繊維の長さによる違い(短繊維と長繊維)
衣料品に用いられる繊維には、「短繊維」と「長繊維」があります。
「天然繊維」と「化学繊維」のコンビに近しい概念にはなるのですが、微妙に違ってきます。
天然繊維と化学繊維について記事はこちらから。
今回は繊維について知る上でも重要な短繊維と長繊維について執筆していきたいと思います。
繊維の長さが短い短繊維(ステープル・スパン)= 紡績
短繊維とは、長さが数ミリメートルから数十ミリメートル程度の繊維のことを指します。1本1本の繊維が短い為、撚りを加えながら(ねじりながら)糸に加工していきます。(これは「紡績」と呼ばれます。)英語では、「staple fiber (ステープル・ファイバー)」や「spun yarn(スパン・ヤーン)」などと表現されます。
基本的には、シルク以外の天然繊維は(厳密にはシルクにも短繊維はありますが)すべて短繊維に分類されます。
コットンやウールはイメージしやすいと思いますが、綿毛や羊毛は長ーい1本の繊維にはなっていませんよね。

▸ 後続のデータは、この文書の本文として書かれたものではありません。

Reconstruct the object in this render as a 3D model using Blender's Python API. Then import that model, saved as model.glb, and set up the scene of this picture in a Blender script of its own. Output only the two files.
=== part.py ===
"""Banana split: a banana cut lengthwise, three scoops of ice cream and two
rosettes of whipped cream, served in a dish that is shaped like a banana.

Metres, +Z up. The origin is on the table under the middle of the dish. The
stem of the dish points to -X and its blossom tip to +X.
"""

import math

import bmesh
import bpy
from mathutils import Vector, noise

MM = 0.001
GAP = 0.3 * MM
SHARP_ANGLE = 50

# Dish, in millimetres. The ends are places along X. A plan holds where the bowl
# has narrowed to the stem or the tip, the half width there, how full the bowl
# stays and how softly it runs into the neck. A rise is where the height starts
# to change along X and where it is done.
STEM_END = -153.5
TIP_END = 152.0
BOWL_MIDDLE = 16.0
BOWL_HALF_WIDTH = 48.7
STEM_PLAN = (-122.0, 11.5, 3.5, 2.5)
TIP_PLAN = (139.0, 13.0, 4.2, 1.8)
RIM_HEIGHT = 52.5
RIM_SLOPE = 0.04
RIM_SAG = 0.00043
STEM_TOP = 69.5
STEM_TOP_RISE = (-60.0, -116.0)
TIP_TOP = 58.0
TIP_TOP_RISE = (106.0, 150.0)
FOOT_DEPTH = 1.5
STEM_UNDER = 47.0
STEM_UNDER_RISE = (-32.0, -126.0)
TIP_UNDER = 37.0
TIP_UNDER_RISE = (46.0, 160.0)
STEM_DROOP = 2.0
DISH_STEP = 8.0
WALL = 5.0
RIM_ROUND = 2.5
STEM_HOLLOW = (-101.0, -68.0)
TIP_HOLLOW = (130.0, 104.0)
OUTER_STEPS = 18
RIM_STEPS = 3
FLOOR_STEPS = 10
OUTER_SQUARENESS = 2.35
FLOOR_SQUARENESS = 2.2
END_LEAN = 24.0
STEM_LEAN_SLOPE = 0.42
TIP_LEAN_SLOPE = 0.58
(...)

短い繊維がたくさんついているはずです。
そんな短い繊維を合わせながら紡いでいく為、長繊維のような安定性はありません。ただし、紡績の際に空気を含むこと、繊維が短く毛羽が出やすいことなどから、柔らかさや分厚さ、保温性などの効果を出すことが可能になります。天然繊維ならではの優しい風合いは、短繊維であるが故に存在すると言っても良いと思います。
長繊維のところでも触れますが、長繊維は繊維を細かくカットしてあげれば短繊維になることもできます。
繊維の長さが長い長繊維(フィラメント)= 紡糸
長繊維とは、繊維の長さが極めて長い繊維を指します。長繊維を仕分ける具体的な長さの定義はありませんが、数百、数千メートルと続くような繊維が長繊維として分類されます。英語では、「filament yarn(フィラメント・ヤーン)」などと呼ばれています。

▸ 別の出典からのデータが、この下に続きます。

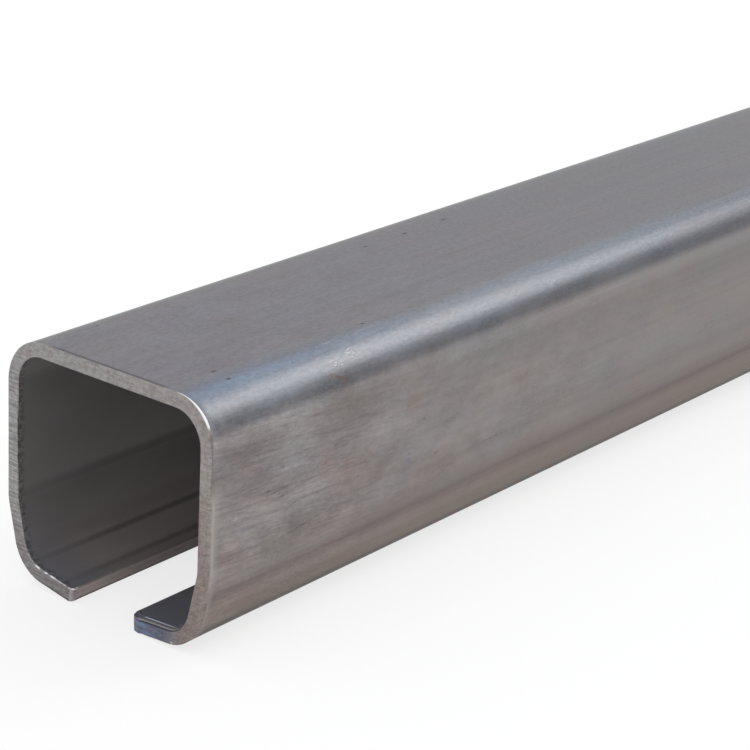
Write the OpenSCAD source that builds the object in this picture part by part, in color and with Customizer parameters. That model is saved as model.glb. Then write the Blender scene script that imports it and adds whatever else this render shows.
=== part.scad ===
// Running rail for sliding gates and doors: one steel strip, rolled into a deep channel that
// carries a trolley inside and is open below through a slot between two lips. Its walls are
// upright, then lean inwards and round under into the lips. Both ends are sawn square.
// +X runs along the rail, +Z is up, and z = 0 is the lowest edge of the lips.

/* [Length] */
// Length of the piece of rail
rail_l = 2000; // [500:50:6000]

/* [Section] */
// Width over the two side walls
section_w = 94; // [70:1:140]
// Height from the lowest edge of the lips to the top face
section_h = 85; // [65:1:140]
// Thickness of the strip
strip_t = 5; // [3:0.25:7]
// Width of the slot between the two lips
slot_w = 28; // [16:1:36]

/* [Lower walls and lips] */
// Height above the lips' lowest edge at which the walls begin to lean inwards
lean_h = 28; // [18:0.5:36]
// Angle by which the lower walls lean inwards from upright, in degrees
lean_a = 13.5; // [4:0.5:20]
// Angle by which the lips drop towards the slot, in degrees
lip_drop_a = 5; // [0:0.5:10]

/* [Bends] */
// Inside radius of the two top corners
top_bend_r = 11; // [4:0.5:18]
// Inside radius of the shallow bends where the walls begin to lean inwards
lean_bend_r = 10; // [2:0.5:20]
// Inside radius of the two lower corners, from the leaning walls into the lips
lower_bend_r = 10; // [4:0.5:14]

/* [Hidden] */

// Fineness of the round stretches
$fn = 128;
// How far the slot's cut runs past the lips, above and below
cut_over = 2;
// How far the bends stand proud of the flats, so that the two surfaces cross cleanly
bend_lap = 0.0005;
// Raw rolled steel
STEEL = [0.56, 0.55, 0.54];

// Directions pointing into the section, square to each stretch of the right-hand strip
TOP_IN = [0, -1];
WALL_IN = [-1, 0];
LEAN_IN = [-cos(lean_a), sin(lean_a)];
LIP_IN = [-sin(lip_drop_a), cos(lip_drop_a)];

// Outer lower corner, before rounding: where the leaning wall's line meets the lip's line
lean_run = tan(lean_a);
lip_fall = tan(lip_drop_a);
corner_y = (section_w / 2 - lean_run * (lean_h + slot_w / 2 * lip_fall)) / (1 - lean_run * lip_fall);
corner_z = (corner_y - slot_w / 2) * lip_fall;
// Height at which the two lips' lower faces would meet on the middle line
keel_z = -slot_w / 2 * lip_fall;

// A corner between two stretches, moved inwards by the same distance d from both
function inset(corner, in_a, in_b, d) = corner + d * (in_a + in_b) / (1 + in_a * in_b);

// Corners on the right of the closed outline that lies d inside the outer surface, upwards
function right_corners(d) = [
    inset([corner_y, corner_z], LIP_IN, LEAN_IN, d),
    inset([section_w / 2, lean_h], LEAN_IN, WALL_IN, d),
    inset([section_w / 2, section_h], WALL_IN, TOP_IN, d)
];
// All its corners, counter-clockwise from the keel, where the two lips' lines would meet
function corners(d) = [
    [0, keel_z + d / cos(lip_drop_a)],
    each right_corners(d),
    for (i = [2 : -1 : 0]) [-right_corners(d)[i][0], right_corners(d)[i][1]]
];
// Radii of its bends, upwards, and of all its corners: the keel stays sharp
function bend_radii(d) = [for (r = [lower_bend_r, lean_bend_r, top_bend_r]) r + strip_t - d];
function radii(d) = [0, each bend_radii(d), for (i = [2 : -1 : 0]) bend_radii(d)[i]];

function unit(v) = v / norm(v);

// Closed convex outline through the corners p, each rounded to its own radius in r
module rounded_outline(p, r) {
    n = len(p);
    back = [for (i = [0 : n - 1]) unit(p[(i + n - 1) % n] - p[i])];
    ahead = [for (i = [0 : n - 1]) unit(p[(i + 1) % n] - p[i])];
    // How far each bend reaches from its corner along the two sides
    reach = [for (i = [0 : n - 1]) r[i] * sqrt((1 + back[i] * ahead[i]) / (1 - back[i] * ahead[i]))];
    polygon([
        for (i = [0 : n - 1])
            each [p[i] + back[i] * reach[i], p[i] + ahead[i] * reach[i]]
    ]);
    for (i = [0 : n - 1])
        if (r[i] > 0)
            translate(p[i] + unit(back[i] + ahead[i]) * norm([r[i], reach[i]]))
                circle(r = r[i] + bend_lap);
}

// Cross-section of the rail: the strip between its two surfaces, open at the slot
module rail_section() {
    slot_top = corner_z + strip_t + cut_over;
    difference() {
        rounded_outline(corners(0), radii(0));
        rounded_outline(corners(strip_t), radii(strip_t));
        translate([-slot_w / 2, keel_z - cut_over])
            square([slot_w, slot_top - keel_z + cut_over]);
    }
}

// The whole rail, one piece of rolled strip
module running_rail() {
    color(STEEL)
        rotate([90, 0, 90])
            linear_extrude(height = rail_l, center = true)
                rail_section();
}

running_rail();
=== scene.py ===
import math

import bpy
import numpy as np
from mathutils import Matrix, Vector, noise


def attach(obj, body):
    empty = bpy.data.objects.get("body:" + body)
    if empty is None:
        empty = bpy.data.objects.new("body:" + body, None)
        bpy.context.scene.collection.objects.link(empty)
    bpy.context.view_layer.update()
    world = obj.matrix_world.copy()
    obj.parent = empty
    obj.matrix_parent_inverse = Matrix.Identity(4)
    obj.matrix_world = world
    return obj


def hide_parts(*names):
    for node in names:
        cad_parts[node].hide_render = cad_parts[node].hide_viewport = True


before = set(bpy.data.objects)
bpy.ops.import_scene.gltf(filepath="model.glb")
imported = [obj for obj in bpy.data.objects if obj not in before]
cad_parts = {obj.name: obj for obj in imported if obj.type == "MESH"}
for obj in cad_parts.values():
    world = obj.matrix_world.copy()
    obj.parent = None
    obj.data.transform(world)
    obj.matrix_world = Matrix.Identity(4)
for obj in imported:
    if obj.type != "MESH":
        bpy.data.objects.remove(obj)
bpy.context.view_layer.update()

MM = 0.001

# The rail's real sizes
RAIL_L = 2000 * MM
SECTION_W = 94 * MM
SECTION_H = 85 * MM
STRIP_T = 5 * MM
# Height at which the walls begin to lean inwards, and the angle of the lean from upright
LEAN_H = 28 * MM
LEAN_A = math.radians(13.5)
# Outside radii of the bends: from lip to wall, where the lean begins, and at the top
LOWER_R = 15 * MM
LEAN_R = 15 * MM
TOP_R = 16 * MM
# Each lip: distance of its tip from the middle line, its drop towards the slot, and how far
# its tip is rounded at the seen end, back along the rail and across it, over what length
NEAR_LIP = {"tip_y": 11.6 * MM, "drop": math.radians(3.9),
            "back": 4.8 * MM, "aside": -4.5 * MM, "reach": 8 * MM}
FAR_LIP = {"tip_y": 15.7 * MM, "drop": math.radians(8.5),
           "back": 1.9 * MM, "aside": 1.2 * MM, "reach": 3 * MM}
# Roundness of the slit edges along the lips' tips
TIP_ROUND = 0.55 * MM
# Waves left by rolling: how deep, and the sizes of the long and the short ones
WAVE_DEPTH = 0.10 * MM
LONG_WAVE = 24 * MM
SHORT_WAVE = 11 * MM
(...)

主に人工的に作られる「化学繊維」が長繊維に該当します。
また、天然繊維では唯一「シルク」が長繊維に該当します。シルクの繭を作り出す蚕は、長く続く1本の糸を吐き出すからです。
フィラメントは、繊維の原材料を高温で溶かして、細い金属製の板からノズル状(口金)に押し出してから急速に冷やし、繊維を形成する方法で作られます。(これは「紡糸」と呼ばれます。)
そのため、フィラメントの繊維は太さや長さ、形状、光沢感、強度の調整など、非常に多彩なバリエーションで糸を作る事が可能です。
また、長繊維はその繊維を細かくぶつ切りにする事により、短繊維にする事も可能です。
これにより短繊維である綿との混紡や、ポリエステル単体の短繊維なども製作する事ができます。
おまけ
長繊維を短繊維と混紡(ワタの段階で一緒に混ぜてしまう事)すると、例えばコットン/ポリエステル、ウール/アクリルなどの組み合わせができるわけですが、実は長繊維と短繊維を長短そのままの状態で糸にする特殊な加工をもあります。これらは、長短複合糸と呼ばれます。
長繊維の安定性・機能性と短繊維のナチュラルな風合い・柔らかさなどが合体したハイブリッドな繊維になるのです。